The Conservatives are planning a big expansion of their social media team to help the party "broaden its appeal", according to a leaked document.


A memo given to the Sunday Times shows party bosses are planning to quadruple the number of staff working on social media and set up new local groups under a project called Conservative Renewal.

According to the document the new groups would offer “practical help and assistance to community projects”, while also feeding into the party's data-gathering.

“Conservative Renewal would not only build goodwill, forge new partnerships and encourage people to think again about the party, it would provide the media team with a steady stream of engaging content and third-party endorsement from ordinary punters.”

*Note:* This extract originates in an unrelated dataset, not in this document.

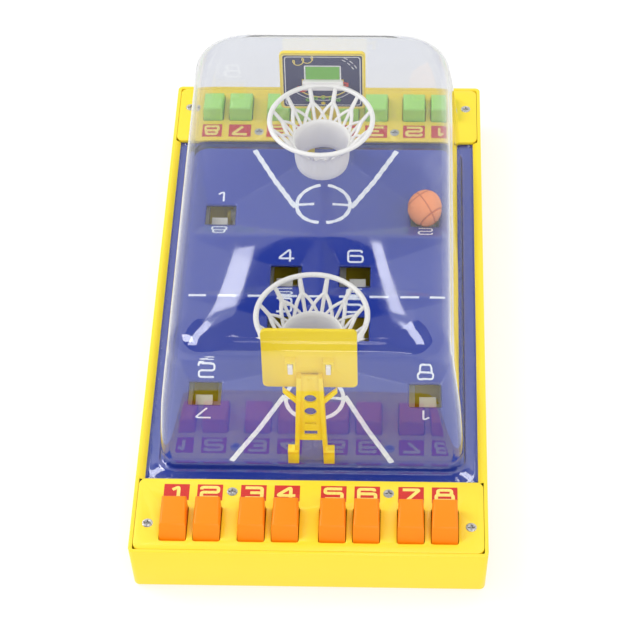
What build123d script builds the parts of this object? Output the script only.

The same paper also revealed that Andrew Bridgen, the Conservative MP for North West Leicestershire, has written to party chairman Patrick McLoughlin calling for sweeping changes. 

Backbenchers have complained that as well as a manifesto light on sellable policies, the Conservatives did not match Labour on social media. 

Momentum, the grassroots campaign group set up to support Jeremy Corbyn's leadership, notched up millions of views for its viral content across various platforms such as Facebook, Snapchat and Instagram.

Mr Bridgen said part of the solution could be to recruit the chief executive of the Vote Leave campaign, Matthew Elliott.

Mr Elliott is a campaigning expert, having previously set up and spearheaded the Taxpayers' Alliance, one of the UK's most influential pressure groups.

“We need to look at the Vote Leave campaign and should look to recruit the personnel who ran this very effective campaign,” Mr Bridgen wrote.